▶ **PROBLEM DETAILS**:
Emit the exact text of every line from the line with "Keep writing the" to the line with "return unique, where.reshape(-1)[corners].reshape(-1, 3)", both ends included. No other output is expected.
####################
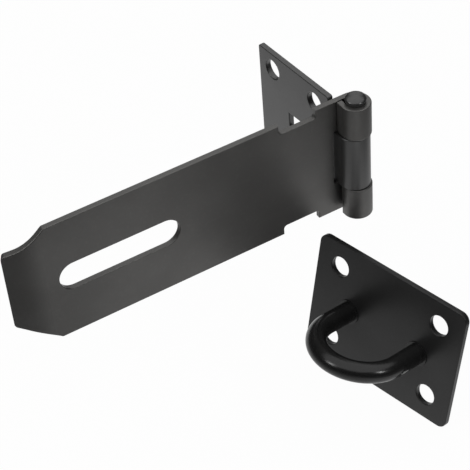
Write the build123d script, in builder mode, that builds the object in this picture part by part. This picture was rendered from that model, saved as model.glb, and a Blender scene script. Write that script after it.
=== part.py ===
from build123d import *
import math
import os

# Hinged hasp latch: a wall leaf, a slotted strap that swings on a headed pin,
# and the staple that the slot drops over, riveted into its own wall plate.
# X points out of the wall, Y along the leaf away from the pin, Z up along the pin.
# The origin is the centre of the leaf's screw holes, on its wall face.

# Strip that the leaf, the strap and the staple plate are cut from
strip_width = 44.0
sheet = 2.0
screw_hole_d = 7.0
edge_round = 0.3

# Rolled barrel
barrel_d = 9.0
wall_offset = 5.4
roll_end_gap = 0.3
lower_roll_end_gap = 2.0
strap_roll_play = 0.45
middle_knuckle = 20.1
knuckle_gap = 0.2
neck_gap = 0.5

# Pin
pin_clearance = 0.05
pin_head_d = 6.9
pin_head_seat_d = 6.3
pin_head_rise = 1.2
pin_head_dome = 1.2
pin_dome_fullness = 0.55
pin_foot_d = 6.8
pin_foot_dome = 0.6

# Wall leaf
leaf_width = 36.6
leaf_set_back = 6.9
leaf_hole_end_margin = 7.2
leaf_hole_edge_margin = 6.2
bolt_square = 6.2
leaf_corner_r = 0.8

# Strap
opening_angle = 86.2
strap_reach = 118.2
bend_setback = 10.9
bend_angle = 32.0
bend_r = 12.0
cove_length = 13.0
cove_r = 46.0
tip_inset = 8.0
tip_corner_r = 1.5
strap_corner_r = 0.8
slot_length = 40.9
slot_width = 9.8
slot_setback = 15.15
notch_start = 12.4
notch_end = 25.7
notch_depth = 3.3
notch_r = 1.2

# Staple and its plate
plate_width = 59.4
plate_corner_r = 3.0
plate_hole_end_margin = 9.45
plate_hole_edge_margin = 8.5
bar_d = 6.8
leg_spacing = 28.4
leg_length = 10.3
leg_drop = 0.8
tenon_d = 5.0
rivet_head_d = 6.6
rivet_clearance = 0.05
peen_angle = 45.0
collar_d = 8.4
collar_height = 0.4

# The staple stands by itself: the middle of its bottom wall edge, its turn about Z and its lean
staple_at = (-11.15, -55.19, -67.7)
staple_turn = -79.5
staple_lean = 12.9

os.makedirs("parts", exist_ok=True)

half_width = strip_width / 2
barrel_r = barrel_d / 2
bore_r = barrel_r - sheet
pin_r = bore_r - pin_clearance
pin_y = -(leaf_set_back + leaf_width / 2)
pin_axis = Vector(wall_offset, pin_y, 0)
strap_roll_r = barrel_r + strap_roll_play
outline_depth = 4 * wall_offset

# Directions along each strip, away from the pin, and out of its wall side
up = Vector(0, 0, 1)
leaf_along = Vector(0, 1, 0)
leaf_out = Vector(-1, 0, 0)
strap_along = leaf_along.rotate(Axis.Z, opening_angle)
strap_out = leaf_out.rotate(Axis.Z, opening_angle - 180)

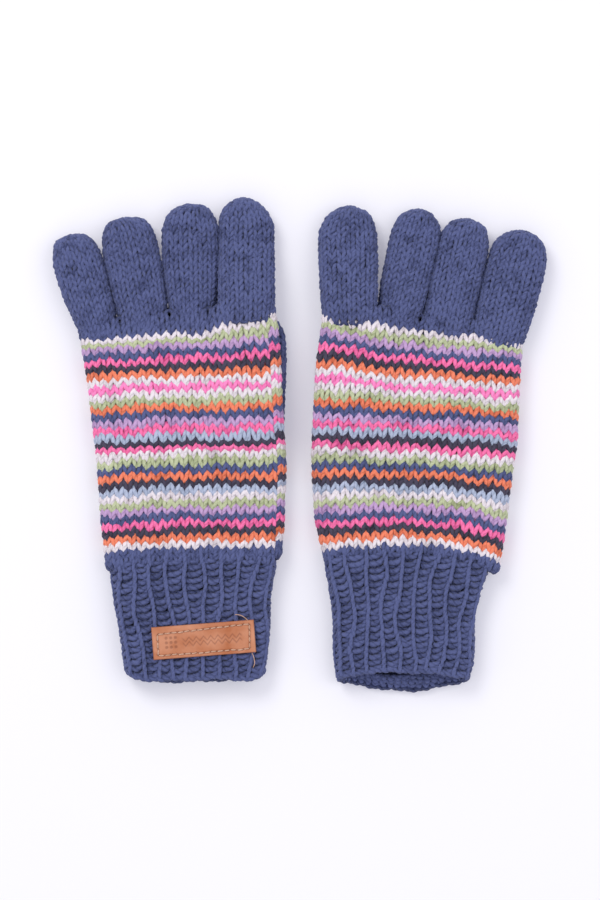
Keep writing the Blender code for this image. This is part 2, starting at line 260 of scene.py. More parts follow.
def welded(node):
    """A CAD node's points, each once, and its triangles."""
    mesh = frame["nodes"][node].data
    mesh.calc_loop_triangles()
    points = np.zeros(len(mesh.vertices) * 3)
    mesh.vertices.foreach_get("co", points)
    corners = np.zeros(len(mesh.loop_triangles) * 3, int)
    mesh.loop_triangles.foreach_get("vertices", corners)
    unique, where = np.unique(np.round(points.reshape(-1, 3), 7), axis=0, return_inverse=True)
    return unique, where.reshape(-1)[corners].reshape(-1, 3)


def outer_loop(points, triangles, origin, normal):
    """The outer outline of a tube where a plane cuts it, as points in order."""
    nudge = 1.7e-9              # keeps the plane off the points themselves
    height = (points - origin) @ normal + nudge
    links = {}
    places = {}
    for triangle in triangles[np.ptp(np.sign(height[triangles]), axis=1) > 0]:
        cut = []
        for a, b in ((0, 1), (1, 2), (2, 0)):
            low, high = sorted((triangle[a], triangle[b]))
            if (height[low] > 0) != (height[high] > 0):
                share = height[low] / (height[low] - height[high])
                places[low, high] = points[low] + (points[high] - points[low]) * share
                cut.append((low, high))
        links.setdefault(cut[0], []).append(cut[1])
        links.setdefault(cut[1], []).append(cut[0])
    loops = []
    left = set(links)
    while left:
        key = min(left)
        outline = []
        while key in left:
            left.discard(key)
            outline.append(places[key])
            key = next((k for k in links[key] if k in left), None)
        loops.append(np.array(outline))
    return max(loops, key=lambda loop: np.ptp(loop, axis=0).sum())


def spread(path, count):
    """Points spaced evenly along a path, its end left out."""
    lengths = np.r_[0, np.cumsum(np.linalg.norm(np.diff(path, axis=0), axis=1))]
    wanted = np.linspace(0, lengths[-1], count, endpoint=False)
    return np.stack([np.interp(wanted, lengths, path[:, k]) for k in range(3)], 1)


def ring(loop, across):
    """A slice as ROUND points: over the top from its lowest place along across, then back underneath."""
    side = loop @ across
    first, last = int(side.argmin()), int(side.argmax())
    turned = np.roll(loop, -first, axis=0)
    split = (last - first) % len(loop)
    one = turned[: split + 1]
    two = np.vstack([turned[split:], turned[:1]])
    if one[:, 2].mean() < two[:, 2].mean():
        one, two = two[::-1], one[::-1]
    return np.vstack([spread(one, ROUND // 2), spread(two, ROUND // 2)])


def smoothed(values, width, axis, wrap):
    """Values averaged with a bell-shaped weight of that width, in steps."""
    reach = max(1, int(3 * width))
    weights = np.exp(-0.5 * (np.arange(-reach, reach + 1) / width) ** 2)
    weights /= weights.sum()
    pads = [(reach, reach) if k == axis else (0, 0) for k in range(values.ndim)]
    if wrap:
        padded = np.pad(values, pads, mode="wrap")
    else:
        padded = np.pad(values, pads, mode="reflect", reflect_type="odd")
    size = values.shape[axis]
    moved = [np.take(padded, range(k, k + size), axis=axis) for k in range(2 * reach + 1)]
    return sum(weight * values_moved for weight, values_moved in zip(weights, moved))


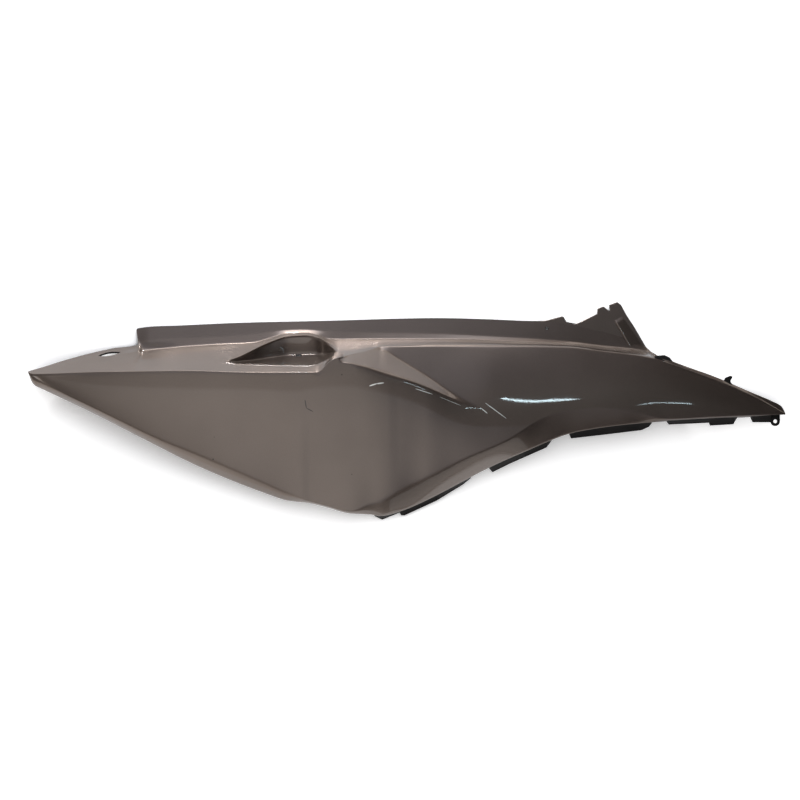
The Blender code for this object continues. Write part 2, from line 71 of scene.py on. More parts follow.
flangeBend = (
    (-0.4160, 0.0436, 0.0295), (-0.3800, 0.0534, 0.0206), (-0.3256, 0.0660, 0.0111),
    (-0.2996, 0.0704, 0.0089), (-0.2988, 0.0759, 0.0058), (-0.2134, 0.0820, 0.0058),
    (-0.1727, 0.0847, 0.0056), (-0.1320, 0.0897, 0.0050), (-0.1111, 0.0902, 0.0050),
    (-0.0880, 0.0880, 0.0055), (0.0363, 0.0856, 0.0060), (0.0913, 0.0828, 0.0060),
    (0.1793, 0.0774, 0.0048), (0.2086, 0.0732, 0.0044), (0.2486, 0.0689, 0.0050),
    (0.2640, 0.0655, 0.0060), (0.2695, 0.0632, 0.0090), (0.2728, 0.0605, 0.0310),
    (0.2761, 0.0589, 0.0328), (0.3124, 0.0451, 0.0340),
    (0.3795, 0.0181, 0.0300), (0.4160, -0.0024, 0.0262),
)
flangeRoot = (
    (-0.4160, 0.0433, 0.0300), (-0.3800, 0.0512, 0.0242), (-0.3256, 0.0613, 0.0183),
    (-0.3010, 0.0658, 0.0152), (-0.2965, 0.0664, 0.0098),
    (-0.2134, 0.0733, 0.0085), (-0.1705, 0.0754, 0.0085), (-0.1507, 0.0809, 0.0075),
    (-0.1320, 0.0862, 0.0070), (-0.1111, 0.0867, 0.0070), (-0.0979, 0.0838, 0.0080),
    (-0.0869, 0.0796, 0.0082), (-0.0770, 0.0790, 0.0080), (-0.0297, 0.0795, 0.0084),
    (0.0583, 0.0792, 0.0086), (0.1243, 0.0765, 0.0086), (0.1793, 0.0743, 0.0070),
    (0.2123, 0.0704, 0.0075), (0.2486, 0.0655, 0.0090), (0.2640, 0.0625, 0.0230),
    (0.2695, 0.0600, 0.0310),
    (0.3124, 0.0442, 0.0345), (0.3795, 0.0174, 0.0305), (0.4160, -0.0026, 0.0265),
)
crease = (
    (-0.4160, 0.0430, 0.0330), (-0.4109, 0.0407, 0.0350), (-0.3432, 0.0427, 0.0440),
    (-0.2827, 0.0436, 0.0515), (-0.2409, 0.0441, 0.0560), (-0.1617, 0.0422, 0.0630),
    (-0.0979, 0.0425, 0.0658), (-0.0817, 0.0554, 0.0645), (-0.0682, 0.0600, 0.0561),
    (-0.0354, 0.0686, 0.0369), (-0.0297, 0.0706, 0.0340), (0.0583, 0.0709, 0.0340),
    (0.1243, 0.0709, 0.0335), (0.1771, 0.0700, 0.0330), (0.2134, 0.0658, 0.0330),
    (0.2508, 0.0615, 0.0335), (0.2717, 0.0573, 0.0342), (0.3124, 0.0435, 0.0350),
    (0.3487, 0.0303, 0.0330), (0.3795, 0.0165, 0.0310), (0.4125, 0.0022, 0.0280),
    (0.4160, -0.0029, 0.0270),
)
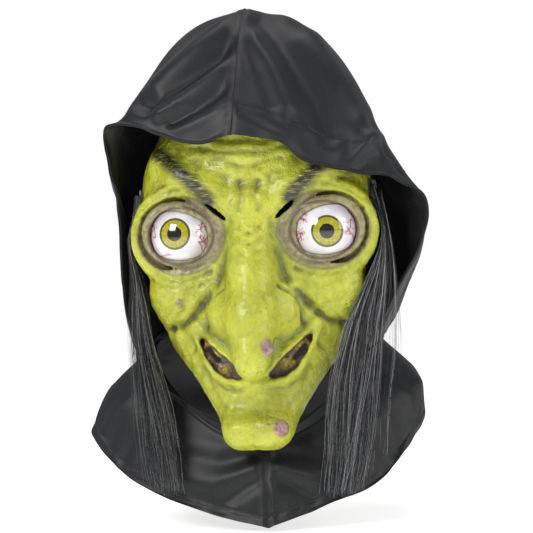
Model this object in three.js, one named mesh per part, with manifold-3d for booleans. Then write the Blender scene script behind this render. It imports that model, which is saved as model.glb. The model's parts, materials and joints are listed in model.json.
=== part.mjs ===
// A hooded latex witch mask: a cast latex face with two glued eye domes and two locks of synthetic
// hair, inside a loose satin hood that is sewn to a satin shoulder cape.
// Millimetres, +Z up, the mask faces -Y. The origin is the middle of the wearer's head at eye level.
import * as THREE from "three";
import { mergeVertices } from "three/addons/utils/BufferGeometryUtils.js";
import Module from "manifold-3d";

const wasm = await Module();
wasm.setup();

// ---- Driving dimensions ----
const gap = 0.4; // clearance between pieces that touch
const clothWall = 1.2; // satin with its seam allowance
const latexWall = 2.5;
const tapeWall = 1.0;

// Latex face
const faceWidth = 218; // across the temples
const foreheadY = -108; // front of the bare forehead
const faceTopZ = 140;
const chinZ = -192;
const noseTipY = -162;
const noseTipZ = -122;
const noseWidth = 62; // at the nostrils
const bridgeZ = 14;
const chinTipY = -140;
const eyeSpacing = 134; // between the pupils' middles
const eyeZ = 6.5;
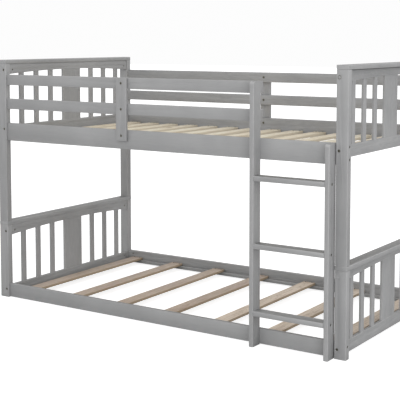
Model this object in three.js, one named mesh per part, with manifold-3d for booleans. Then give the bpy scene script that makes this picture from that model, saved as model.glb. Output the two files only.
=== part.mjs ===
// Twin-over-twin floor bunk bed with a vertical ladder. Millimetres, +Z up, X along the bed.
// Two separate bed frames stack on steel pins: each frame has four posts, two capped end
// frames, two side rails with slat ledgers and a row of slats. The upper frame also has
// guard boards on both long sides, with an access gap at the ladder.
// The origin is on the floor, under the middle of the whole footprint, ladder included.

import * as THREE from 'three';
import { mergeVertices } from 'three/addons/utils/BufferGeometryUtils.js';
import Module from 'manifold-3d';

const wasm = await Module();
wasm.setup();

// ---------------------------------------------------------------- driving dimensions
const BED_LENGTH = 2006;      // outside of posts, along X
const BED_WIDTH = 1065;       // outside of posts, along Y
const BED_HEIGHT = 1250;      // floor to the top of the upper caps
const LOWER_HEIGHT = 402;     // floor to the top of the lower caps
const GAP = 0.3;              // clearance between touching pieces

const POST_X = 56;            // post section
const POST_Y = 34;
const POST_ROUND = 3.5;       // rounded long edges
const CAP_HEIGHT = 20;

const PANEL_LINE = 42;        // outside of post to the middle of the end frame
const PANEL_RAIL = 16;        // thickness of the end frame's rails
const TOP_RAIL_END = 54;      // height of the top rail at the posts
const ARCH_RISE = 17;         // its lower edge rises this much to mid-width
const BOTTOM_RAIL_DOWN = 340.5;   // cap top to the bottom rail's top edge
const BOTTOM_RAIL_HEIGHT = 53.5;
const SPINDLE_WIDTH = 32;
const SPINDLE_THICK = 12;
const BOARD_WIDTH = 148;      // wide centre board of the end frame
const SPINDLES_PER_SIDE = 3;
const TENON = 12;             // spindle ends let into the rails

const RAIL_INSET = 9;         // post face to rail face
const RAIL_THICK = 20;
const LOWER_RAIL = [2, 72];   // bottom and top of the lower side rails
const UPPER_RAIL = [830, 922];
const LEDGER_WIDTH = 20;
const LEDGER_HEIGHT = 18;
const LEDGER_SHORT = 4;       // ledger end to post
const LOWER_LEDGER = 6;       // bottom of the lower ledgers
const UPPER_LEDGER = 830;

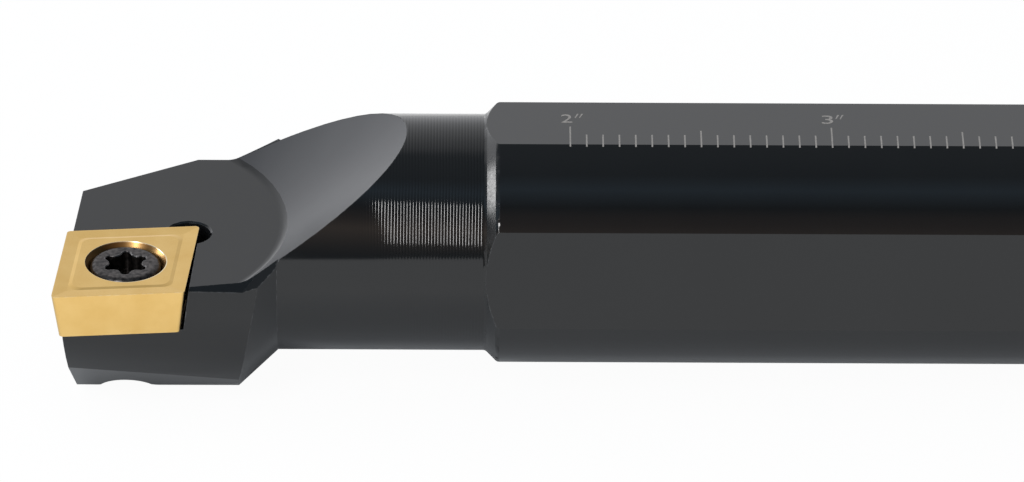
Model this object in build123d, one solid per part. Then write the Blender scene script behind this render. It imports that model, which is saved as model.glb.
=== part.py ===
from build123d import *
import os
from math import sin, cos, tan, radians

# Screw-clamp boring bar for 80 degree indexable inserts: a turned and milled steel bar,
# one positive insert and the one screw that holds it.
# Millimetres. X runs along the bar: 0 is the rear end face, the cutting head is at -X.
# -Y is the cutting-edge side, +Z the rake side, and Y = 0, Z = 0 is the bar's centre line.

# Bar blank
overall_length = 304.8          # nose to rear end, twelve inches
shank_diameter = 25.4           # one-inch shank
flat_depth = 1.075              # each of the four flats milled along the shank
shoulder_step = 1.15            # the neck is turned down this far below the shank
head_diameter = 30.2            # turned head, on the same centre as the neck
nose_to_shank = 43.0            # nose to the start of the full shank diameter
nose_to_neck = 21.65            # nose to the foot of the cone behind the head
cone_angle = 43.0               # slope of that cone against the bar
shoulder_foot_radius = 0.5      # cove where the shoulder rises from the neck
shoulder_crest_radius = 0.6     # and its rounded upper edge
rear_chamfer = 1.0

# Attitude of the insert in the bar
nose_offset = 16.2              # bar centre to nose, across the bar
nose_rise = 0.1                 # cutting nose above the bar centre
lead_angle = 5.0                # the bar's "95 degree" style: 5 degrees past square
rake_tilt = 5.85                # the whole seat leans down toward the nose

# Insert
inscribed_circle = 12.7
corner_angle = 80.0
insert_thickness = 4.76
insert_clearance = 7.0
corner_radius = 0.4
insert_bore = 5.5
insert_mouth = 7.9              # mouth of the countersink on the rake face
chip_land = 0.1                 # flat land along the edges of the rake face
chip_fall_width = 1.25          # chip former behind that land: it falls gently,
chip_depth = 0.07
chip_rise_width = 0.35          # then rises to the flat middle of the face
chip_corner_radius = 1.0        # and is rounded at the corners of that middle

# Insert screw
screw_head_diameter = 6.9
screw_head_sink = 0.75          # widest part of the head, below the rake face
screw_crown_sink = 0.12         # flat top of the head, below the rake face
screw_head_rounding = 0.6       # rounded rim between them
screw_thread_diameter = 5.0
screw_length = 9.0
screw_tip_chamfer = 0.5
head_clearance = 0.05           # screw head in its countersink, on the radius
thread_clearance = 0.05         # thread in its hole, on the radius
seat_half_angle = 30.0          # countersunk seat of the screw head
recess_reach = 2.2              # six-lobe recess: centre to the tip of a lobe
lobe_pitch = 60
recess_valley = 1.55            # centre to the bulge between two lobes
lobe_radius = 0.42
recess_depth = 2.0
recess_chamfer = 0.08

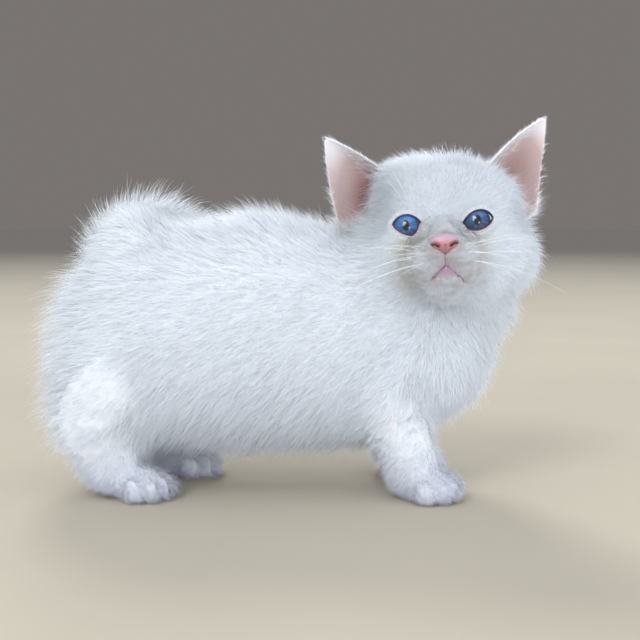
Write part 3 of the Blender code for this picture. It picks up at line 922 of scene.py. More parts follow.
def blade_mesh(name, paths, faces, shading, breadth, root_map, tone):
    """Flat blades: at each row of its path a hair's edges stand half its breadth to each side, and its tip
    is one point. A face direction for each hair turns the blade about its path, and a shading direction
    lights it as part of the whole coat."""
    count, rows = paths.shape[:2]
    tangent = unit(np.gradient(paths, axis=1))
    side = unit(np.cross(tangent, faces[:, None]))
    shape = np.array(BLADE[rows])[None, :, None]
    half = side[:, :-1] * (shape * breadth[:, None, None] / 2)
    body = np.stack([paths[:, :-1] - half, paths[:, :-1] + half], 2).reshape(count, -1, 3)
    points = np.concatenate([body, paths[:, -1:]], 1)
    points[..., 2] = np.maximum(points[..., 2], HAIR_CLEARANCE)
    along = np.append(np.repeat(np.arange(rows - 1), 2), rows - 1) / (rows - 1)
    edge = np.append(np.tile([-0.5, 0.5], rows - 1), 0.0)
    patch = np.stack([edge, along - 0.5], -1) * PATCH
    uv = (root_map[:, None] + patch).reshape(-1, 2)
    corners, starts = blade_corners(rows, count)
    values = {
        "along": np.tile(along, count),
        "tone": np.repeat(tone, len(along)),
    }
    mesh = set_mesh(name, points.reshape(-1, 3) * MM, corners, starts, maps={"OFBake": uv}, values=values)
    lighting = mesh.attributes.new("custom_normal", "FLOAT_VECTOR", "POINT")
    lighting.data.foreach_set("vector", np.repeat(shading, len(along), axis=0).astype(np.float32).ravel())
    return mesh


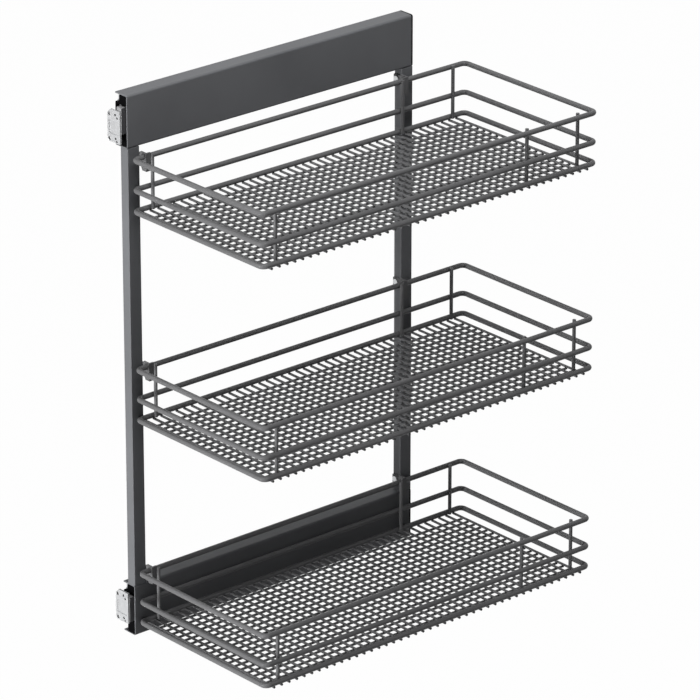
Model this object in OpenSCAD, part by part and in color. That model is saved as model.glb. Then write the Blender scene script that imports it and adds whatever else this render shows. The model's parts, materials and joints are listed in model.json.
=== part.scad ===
####################
▶ **WRITTEN ANSWER**:
Keep writing the Blender code for this image. This is part 2, starting at line 260 of scene.py. More parts follow.
def welded(node):
    """A CAD node's points, each once, and its triangles."""
    mesh = frame["nodes"][node].data
    mesh.calc_loop_triangles()
    points = np.zeros(len(mesh.vertices) * 3)
    mesh.vertices.foreach_get("co", points)
    corners = np.zeros(len(mesh.loop_triangles) * 3, int)
    mesh.loop_triangles.foreach_get("vertices", corners)
    unique, where = np.unique(np.round(points.reshape(-1, 3), 7), axis=0, return_inverse=True)
    return unique, where.reshape(-1)[corners].reshape(-1, 3)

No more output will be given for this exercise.